A man jumped up to the microphone. “Here, I’ll explain why,” he started before Watts pointed out that he’d cut in front of another woman. He apologized and ceded to her, but as soon as she had finished he jumped right back up again. And then another man took the microphone.

“Sorry Mr. GTA, I’ve got a little more for you. Binbrook is a disaster, and the only people that like it are the people from the GTA…the way it needs to be [in Wainfleet] is the way it is now, it needs to be agricultural, and it needs to stay that way forever.”

When Stewart sat down, a reporter from another newspaper, having not caught his name when Stewart first spoke, approached him to ask for it. Stewart grimaced, shook his head, and waved the reporter away. He left the hall quickly at the end, without speaking to anyone.
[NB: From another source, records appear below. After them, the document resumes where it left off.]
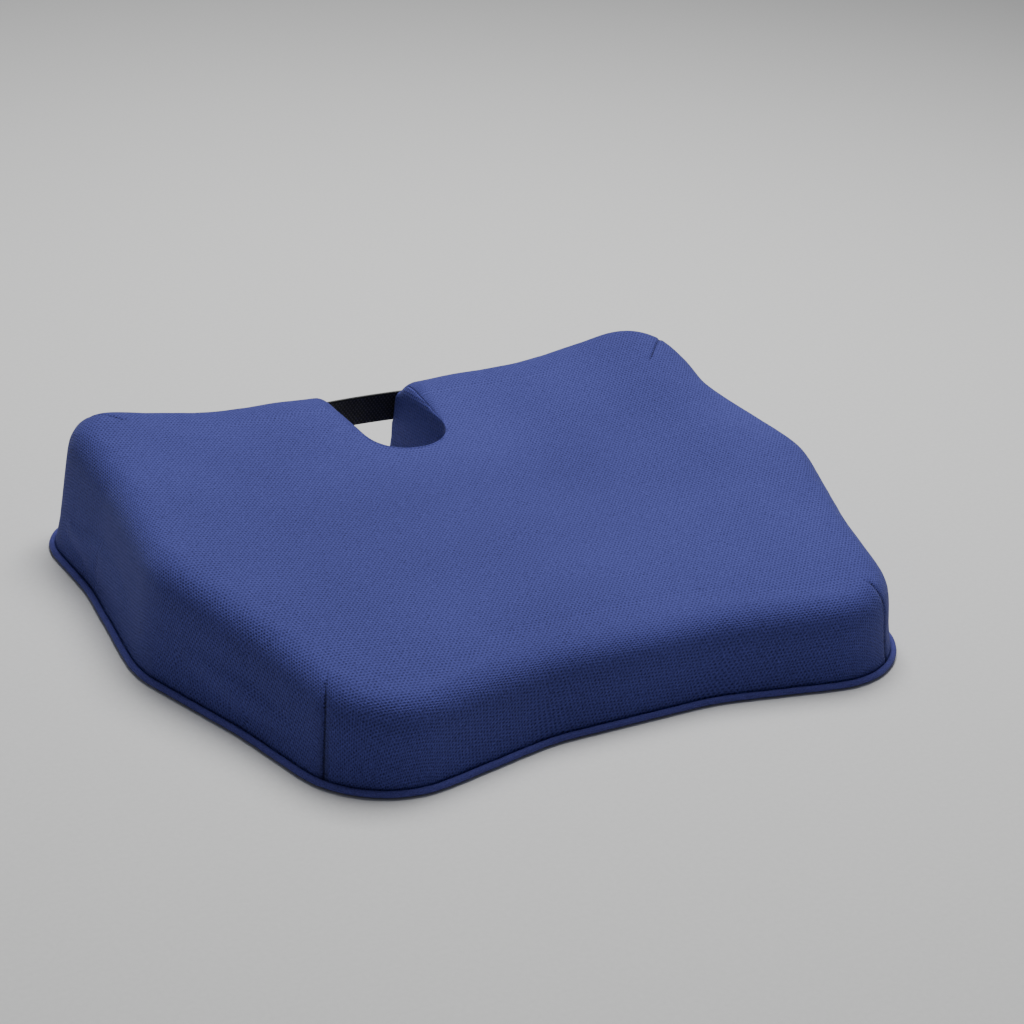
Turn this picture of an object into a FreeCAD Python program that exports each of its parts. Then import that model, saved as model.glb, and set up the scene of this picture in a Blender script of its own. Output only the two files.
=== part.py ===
import FreeCAD, Part
import math
import os
import Sketcher

# Wedge-shaped memory-foam seat cushion with a tailbone notch, a gel pad under a removable
# knitted cover, a zip across the underside and a webbing carry handle at the back.
# Millimetres. X is the width, Y runs from the front edge (-) to the notch (+), Z is up.
# The origin is at the middle of the footprint, on the surface that the cushion rests on.

Vector = FreeCAD.Vector
os.makedirs("parts", exist_ok=True)
doc = FreeCAD.newDocument("seat_cushion")

# ---------------------------------------------------------------- driving sizes
# Right half of the footprint: corners of a rounded polygon, from the front to the back.
# Each corner has a place across, a place along and the radius that rounds it.
FOOTPRINT_CORNERS = [
    ("front_middle", 52, -161, 70),
    ("front_corner", 171, -186, 52),
    ("front_waist", 194, -90, 60),
    ("side_bulge", 220, -12, 70),
    ("rear_waist", 209, 84, 60),
    ("rear_corner", 211, 172, 38),
    ("rear_dip", 106, 171, 120),
    ("rear_middle", 64, 177, 100),
]

SIZES = {
    # height of the top surface along the middle, at five places from front to back
    "top_front": 41.5,
    "top_thigh": 49,
    "top_middle": 50.5,
    "top_seat": 56,
    "top_rear": 76,
    # how much higher the surface is at the dish's edge, at the same five places
    "dish_front": 8,
    "dish_thigh": 14,
    "dish_middle": 23,
    "dish_seat": 29,
    "dish_rear": 32,
    "dish_half_width": 220,
    "top_half_span": 200,
    "top_edge_radius": 18,
    "wall_taper": 6.5,
    # tailbone notch
    "notch_half_width": 26,
    "notch_depth": 90,
    "notch_end_radius": 24,
    "notch_mouth_inset": 8,
    "notch_mouth_radius": 12,
    "notch_flare": 40,
    # cover
    "cover_thickness": 1.2,
    "band_thickness": 1.2,
    "bottom_thickness": 1.4,
    "cover_gap": 0.3,
    "piping_radius": 2.1,
    "piping_cord_radius": 1.2,
    "piping_lift": 0.3,
    "piping_gap": 0.3,
    "piping_corner_radius": 3,
    "piping_filler_gap": 0.1,
    # cooling gel pad in the top of the foam
    "gel_width": 300,
    "gel_front_inset": 38,
    "gel_notch_gap": 20,
    "gel_corner_radius": 30,
    "gel_thickness": 5,
    "gel_film_thickness": 0.3,
    "gel_gap": 0.5,
    # zip across the underside
    "zip_centre": 30,
    "slot_half_length": 180,
    "slot_half_width": 8.5,
    "hem_thickness": 1.4,
    "panel_seam_gap": 0.3,
    "tape_width": 14,
    "tape_thickness": 0.6,
    "tape_end_gap": 0.5,
    "chain_half_gap": 0.7,
    "coil_width": 2.5,
    "coil_thickness": 1.6,
    "slider_length": 12,
    "slider_width": 8.8,
    "slider_nose_width": 5.6,
    "slider_rest": 148,
    "slider_plate": 1,
    "slider_clearance": 0.35,
    "slider_rail": 0.8,
    "slider_post_length": 2.4,
    "slider_post_thickness": 0.7,
    "bridge_width": 1.6,
    "bridge_leg": 1,
    "bridge_window": 3.4,
    "bridge_bar": 0.9,
    "pull_length": 25,
    "pull_width": 7,
    "pull_thickness": 1.2,
    "pull_window_length": 4.4,
    "pull_window_width": 2.6,
    "pull_lift": 1.9,
    "stop_length": 2.4,
    "stop_clearance": 1.6,
    "bottom_stop_place": -148,
    "end_tab_length": 11,
    "end_tab_thickness": 1,
    # webbing carry handle across the mouth of the notch
    "strap_width": 20,
    "strap_thickness": 1.8,
    "strap_height": 43,
    "strap_bow": 4.5,
    "strap_free_half": 38,
    "strap_end_length": 24,
    "strap_gap": 0.3,
    "tack_width": 1.6,
    "tack_height": 16,
    "tack_proud": 0.4,
    "tack_inset": 3,
    # blank care label in the back seam
    "label_width": 18,
    "label_height": 22,
    "label_thickness": 0.5,
    "label_place": 50,
    "label_lift": 6,
}

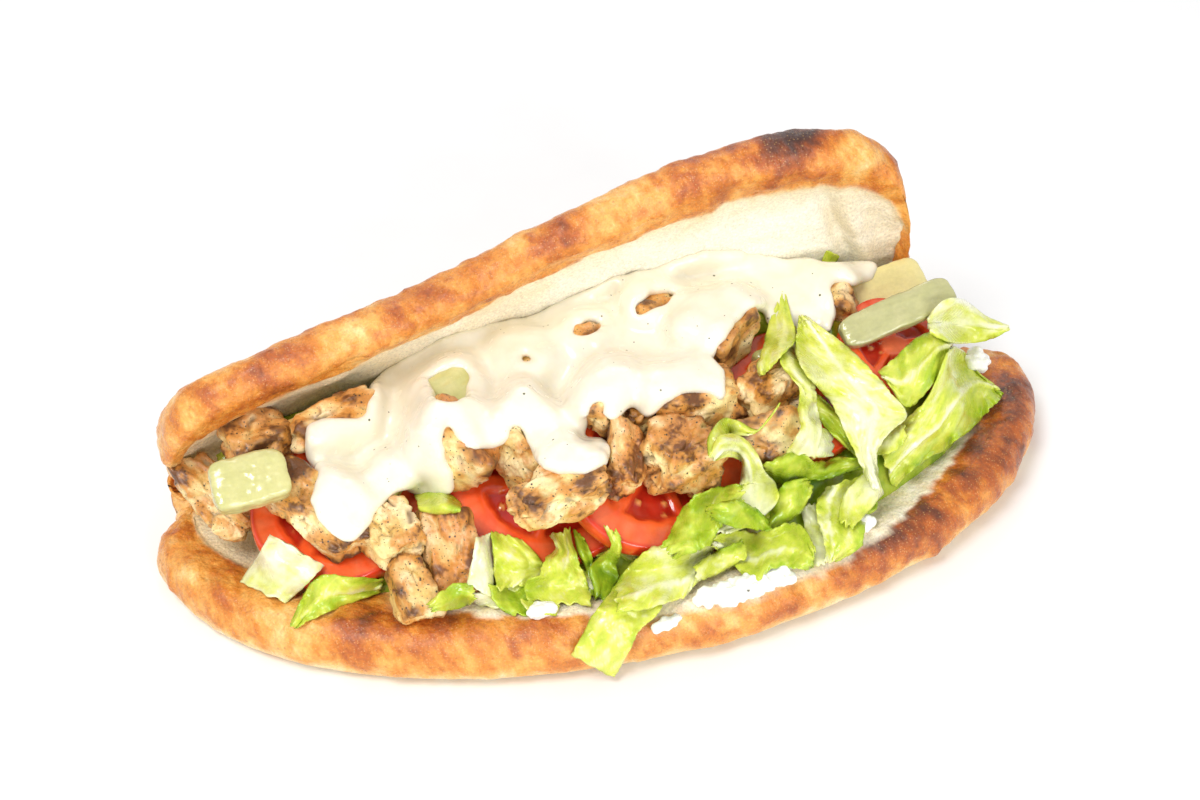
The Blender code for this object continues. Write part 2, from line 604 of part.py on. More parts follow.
def core_mesh(bread_tree, above):
    """Mound of shredded salad that carries everything else."""
    def front(x):
        reach = lerp(60.0, 67.0, smooth((x + 52.0) / 12.0))
        return 3.0 - reach * math.sqrt(max(0.0, 1.0 - ((x - 6.0) / 124.0) ** 2))

    def back(x):
        wall = min(wall_y(bread_tree, x, z) for z in (16.0, 22.0, 30.0, 38.0, 46.0))
        return min(wall - 1.5, fold_y(x) - 1.5)

    def bottom(x, y):
        return highest_near(bread_tree, x, y, 3.0, 12.0 + 8.0) + 0.6

    def top(x, y, z0, edge, rear):
        if edge:
            return z0 + 1.5
        ledge = smooth((x + 50.0) / 8.0) * smooth((-40.0 - y) / 10.0)
        right = smooth((x - 48.0) / 15.0) * smooth((-16.0 - y) / 12.0)
        leafy = max(ledge, right, smooth((x - 102.0) / 6.0))
        z = heap_height(x, y) - lerp(12.0, lerp(5.0, -1.0, smooth((x + 5.0) / 15.0)), leafy)
        for k in range(17):
            a = k * math.pi / 4.0
            r = (0.0, 4.0, 8.0)[(k + 7) // 8]
            hit = above.ray_cast(Vector((x + r * math.cos(a), y + r * math.sin(a), 8.0)),
                                 Vector((0.0, 0.0, 1.0)))
            if hit[0] is not None:
                z = min(z, hit[0].z - 0.6)
        return max(z0 + 1.2, z)

    return band_slab(-102.0, 115.0, 21, 9, front, back, bottom, top)


def sauce_mesh(under, bread_tree):
    def front(x):
        return along_pairs(SAUCE_FRONT, x)

    def back(x):
        wall = min(wall_y(bread_tree, x, z) for z in (40.0, 46.0, 52.0, 58.0, 64.0, 70.0))
        return min(wall - 1.5, along_pairs(SAUCE_BACK, x))

    def bottom(x, y):
        near = [highest_near(under, x, y, reach, 90.0) for reach in (2.2, 4.4, 6.6)]
        return max([z for z in near if z is not None], default=20.0) + 0.8

    def top(x, y, z0, edge, rear):
        return z0 + (1.2 if edge or rear else 3.2 + 1.2 * rough((x, y, 0.0), 7, 9.0))

    return band_slab(-92.0, 88.0, 38, 8, front, back, bottom, top, SAUCE_HOLES)


def join_once(name, meshes, home, helpers, shift, solver):
    """Union of the first mesh with all the others, each moved a little sideways."""
    group = bpy.data.collections.new(name + "_parts")
    helpers.children.link(group)
    objects = []
    for k, mesh in enumerate(meshes):
        data = bpy.data.meshes.new(f"{name}_part_{k}")
        mesh.to_mesh(data)
        obj = bpy.data.objects.new(f"{name}_part_{k}", data)
        obj.location = (shift * math.sin(2.4 * k), shift * math.cos(2.4 * k), 0.0)
        (group if k else home).objects.link(obj)
        objects.append(obj)
    objects[0].location = (0.0, 0.0, 0.0)
    union = objects[0].modifiers.new("join", "BOOLEAN")
    union.operation = "UNION"
    union.operand_type = "COLLECTION"
    union.collection = group
    union.solver = solver
    bpy.context.view_layer.update()
    joined = bmesh.new()
    seen = objects[0].evaluated_get(bpy.context.evaluated_depsgraph_get())
    joined.from_mesh(seen.to_mesh())
    seen.to_mesh_clear()
    for obj in objects:
        bpy.data.objects.remove(obj, do_unlink=True)
    bpy.data.collections.remove(group)
    bmesh.ops.triangulate(joined, faces=joined.faces)
    drop_flaps(joined)
    keep_biggest(joined)
    return joined


def join_solids(name, meshes, home, helpers):
    """One solid from several; the shift grows until every edge has two faces."""
    for k in range(12):
        joined = join_once(name, meshes, home, helpers, 0.04 * (k // 2), ("EXACT", "MANIFOLD")[k % 2])
        open_edges = [e for e in joined.edges if len(e.link_faces) != 2]
        if not open_edges:
            break
    for mesh in meshes:
        mesh.free()
    return joined


def drop_flaps(mesh):
    """Removes pairs of triangles that lie back to back on the same three points."""
    for _ in range(4):
        seen = {}
        for face in mesh.faces:
            seen.setdefault(frozenset(face.verts), []).append(face)
        doubled = [face for faces in seen.values() if len(faces) > 1 for face in faces]
        if not doubled:
            break
        bmesh.ops.delete(mesh, geom=doubled, context="FACES_ONLY")
    bmesh.ops.delete(mesh, geom=[e for e in mesh.edges if not e.link_faces], context="EDGES")
    bmesh.ops.delete(mesh, geom=[v for v in mesh.verts if not v.link_faces], context="VERTS")


def keep_biggest(mesh):
    """Drops loose scraps that the join has left."""
    left = set(mesh.verts)
    islands = []
    while left:
        stack = [left.pop()]
        island = set(stack)
        while stack:
            v = stack.pop()
            for e in v.link_edges:
                other = e.other_vert(v)
                if other in left:
                    left.discard(other)
                    island.add(other)
                    stack.append(other)
        islands.append(island)
    islands.sort(key=len)
    for island in islands[:-1]:
        bmesh.ops.delete(mesh, geom=list(island), context="VERTS")


def make_object(name, mesh, home, material, smooth_deg=50.0):
    """Turns a bmesh in millimetres into a named object in metres."""
    bmesh.ops.scale(mesh, vec=(MM, MM, MM), verts=mesh.verts)
    data = bpy.data.meshes.new(name)
    mesh.to_mesh(data)
    mesh.free()
    data.materials.append(material)
    obj = bpy.data.objects.new(name, data)
    home.objects.link(obj)
    data.shade_smooth()
    data.set_sharp_from_angle(angle=math.radians(smooth_deg))
    return obj


def make_material(name, colour, roughness):
    material = bpy.data.materials.new(name)
    material.use_nodes = True
    shader = material.node_tree.nodes["Principled BSDF"]
    shader.inputs["Base Color"].default_value = (*colour, 1.0)
    shader.inputs["Roughness"].default_value = roughness
    shader.inputs["Metallic"].default_value = 0.0
    return material


def clear_scene():
    for obj in list(bpy.data.objects):
        bpy.data.objects.remove(obj, do_unlink=True)
    for mesh in list(bpy.data.meshes):
        bpy.data.meshes.remove(mesh)


def main():
    clear_scene()
    scene = bpy.context.scene
    home = bpy.data.collections.new("doner_kebab_sandwich")
    helpers = bpy.data.collections.new("cutters")
    scene.collection.children.link(home)
    scene.collection.children.link(helpers)
    helpers.hide_render = True
    crust = make_material("crust", (0.62, 0.33, 0.12), 0.6)
    meat = make_material("meat", (0.55, 0.32, 0.16), 0.6)
    fruit = make_material("tomato", (0.70, 0.08, 0.03), 0.3)
    green = make_material("lettuce", (0.45, 0.60, 0.12), 0.45)
    brined = make_material("pickle", (0.52, 0.52, 0.28), 0.35)
    cream = make_material("sauce", (0.88, 0.83, 0.70), 0.35)
    white = make_material("curd", (0.93, 0.92, 0.88), 0.7)

    bread = bread_mesh()
    bread_tree = merged_tree([bread])
    slices = []
    for name, x, y, z, radius, front, side in TOMATOES:
        slices.append((name, place(tomato(radius), x, y, z, 0.0, front, side)))
    pieces = []
    for name, x, y, z, length, width, height, turn, slope, seed in CHICKEN:
        cuts = 2 if "wall" in name or "small" in name else 3
        pieces.append((name,
                       place(chunk(length, width, height, seed, cuts), x, y, z, turn, slope, 0.0), meat))
    for name, x, y, z, length, width, thick, turn, front, side in PICKLES:
        pieces.append((name, place(pickle_piece(length, width, thick), x, y, z, turn, front, side), brined))
    still = [bread] + [mesh for _, mesh in slices]
    spread_apart([mesh for _, mesh, _ in pieces], still)
    placed = still + [mesh for _, mesh, _ in pieces]
    core = core_mesh(bread_tree, merged_tree(placed[1:]))
    placed.insert(1, core)

    sauce = sauce_mesh(merged_tree(placed[1:]), bread_tree)
    placed.append(sauce)

    curds = []
    for name, x, y, z, length, width, height, turn, seed in CURDS:
        mesh = place(chunk(length, width, height, seed, 2), x, y, z + 10.0, turn, 0.0, 0.0)
        settle(mesh, placed)
        placed.append(mesh)
        curds.append((name, mesh))

    leaves = []
    for name, line, widths, roll, ruffle, seed in LOOSE_LEAVES:
        mesh = leaf_sheet(line, widths, roll, ruffle, seed)
        if "tip" not in name:
            drape(mesh, merged_tree(placed), 0.5 * LEAF_THICK + 0.9)
        mesh = thicken(mesh, LEAF_THICK)
        placed.append(mesh)
        leaves.append((name, mesh))
    toppings = merged_tree([m for m in placed if m is not core])
    heap = [core]
    core_tree = merged_tree([core])
    for line, widths, roll, ruffle, seed in HEAP_LEAVES:
        root = Vector(line[0])
        while height_at(core_tree, root.x, root.y - 1.5) is None:
            root.y += 1.0
        core_z = height_at(core_tree, root.x, root.y)
        line = ((root.x, root.y, core_z - 2.0),) + line[1:]
        mesh = leaf_sheet(line, widths, roll, ruffle, seed)
        drape(mesh, toppings, 0.5 * LEAF_THICK + 0.9)
        heap.append(thicken(mesh, LEAF_THICK))
    lettuce = join_solids("lettuce_heap", heap, home, helpers)

    make_object("bread", bread, home, crust)
    make_object("lettuce_heap", lettuce, home, green)
    for name, mesh in slices:
        make_object(name, mesh, home, fruit)
    for name, mesh, material in pieces:
        make_object(name, mesh, home, material)
    make_object("sauce", sauce, home, cream)
    for name, mesh in curds:
        make_object(name, mesh, home, white)
    for name, mesh in leaves:
        make_object(name, mesh, home, green)


main()
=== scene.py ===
# Looks of the filled flatbread: fine bread, meat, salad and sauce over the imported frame.
import math

import bmesh
import bpy
import numpy as np
from mathutils import Matrix, Vector
from mathutils.bvhtree import BVHTree


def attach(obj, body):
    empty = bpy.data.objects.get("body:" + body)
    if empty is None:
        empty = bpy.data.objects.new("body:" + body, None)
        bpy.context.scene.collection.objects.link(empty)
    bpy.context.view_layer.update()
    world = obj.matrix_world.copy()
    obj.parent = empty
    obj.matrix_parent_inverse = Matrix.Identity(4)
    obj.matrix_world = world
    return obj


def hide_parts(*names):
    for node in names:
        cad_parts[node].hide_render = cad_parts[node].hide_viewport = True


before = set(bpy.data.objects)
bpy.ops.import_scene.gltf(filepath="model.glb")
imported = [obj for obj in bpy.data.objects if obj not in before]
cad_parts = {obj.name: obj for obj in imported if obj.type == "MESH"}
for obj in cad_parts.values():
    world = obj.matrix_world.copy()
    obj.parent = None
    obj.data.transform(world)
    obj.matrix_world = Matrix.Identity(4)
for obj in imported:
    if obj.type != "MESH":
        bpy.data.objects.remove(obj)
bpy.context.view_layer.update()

MM = 0.001

# Camera of the photograph
CAM_TURN_DEG = -18.5
CAM_RISE_DEG = 40.0
CAM_DIST_MM = 730.0
CAM_LENS = 70.0
CAM_SENSOR = 36.0
PHOTO_WIDE = 1200
PHOTO_HIGH = 800
ORIGIN_PIXEL = (590.0, 480.0)
PX_MM = 0.31

# Bread, the same named sizes as its solid
BREAD_MID_X = 5.0
BREAD_HALF_LENGTH = 136.0
BREAD_FRONT_REACH = 77.0
BREAD_TIP_Y = 2.0
FLOOR_HALF_THICK = 6.0
RIM_HALF_THICK = 9.0
END_HALF_THICK = 6.6
RIM_BAND = 15.0
FOLD_LEFT_X = -121.0
FOLD_RIGHT_X = 117.0
FOLD_END_Y = 12.0
FOLD_BOW = 8.0
FOLD_BOW_SPAN = 135.0
FOLD_END_RADIUS = 7.5
FOLD_EXTRA_RADIUS = 5.5
FOLD_RADIUS_SPAN = 130.0
TOP_LEFT_X = -127.0
TOP_RIGHT_X = 109.0
TOP_LEFT_HEIGHT = 51.5
TOP_RIGHT_HEIGHT = 83.5
TOP_RISE_FROM_X = -72.0
TOP_RISE_SPAN = 165.0
TOP_SQUARENESS = 5.5
TOP_LEAN_DEG = 75.0
TOP_TWIST_DEG_PER_MM = 0.06
TOP_RIM_HALF_THICK = 7.2
TOP_DOME = 4.5
BREAD_ROWS = 300
FLOOR_STEPS = 58
FOLD_STEPS = 24
TOP_STEPS = 58
CAP_STEPS = 13
END_STEPS = 8
STEP_SQUEEZE = 1.35
EDGE_SKIP = 17.0
BIG_BLISTER_MM = 11.0
SMALL_BLISTER_MM = 4.6
CHAR_SPACING_MM = 30.0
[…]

Andrew Watts submitted an application to the Ontario Municipal Board (OMB) in early August, and hopes have the council vote overturned. He appealed to the crowd Tuesday night for support, saying that he wanted as many people as possible behind him, and also solicited donations so that a planning consultant could be hired to help argue on their behalf.

But the matter becomes murkier when considering what exactly can be done. The Lakewood site was already the subject of an OMB hearing in 2009, at which the Board declined to overturn the original approval of the project from 2007. Watts’ current filing addresses the specific site plan. This means that even if Watts, Bott, and other opponents of the development are successful, it’s only the site plan that would need revising.

Of course, a continued delay of the project, as such a finding might accomplish, may be enough to permanently scuttle Lakewood. Developers typically require the sale of 60 percent of the units before beginning construction, and, like the failed condominium in Port Dalhousie, which received approval but didn’t sell, leaving a patch of empty land, the site could stay empty for awhile.

But even beyond Lakewood, Wainfleet residents are on high alert for incoming developments—and for incoming ex-city-dwellers. This is unlikely to change.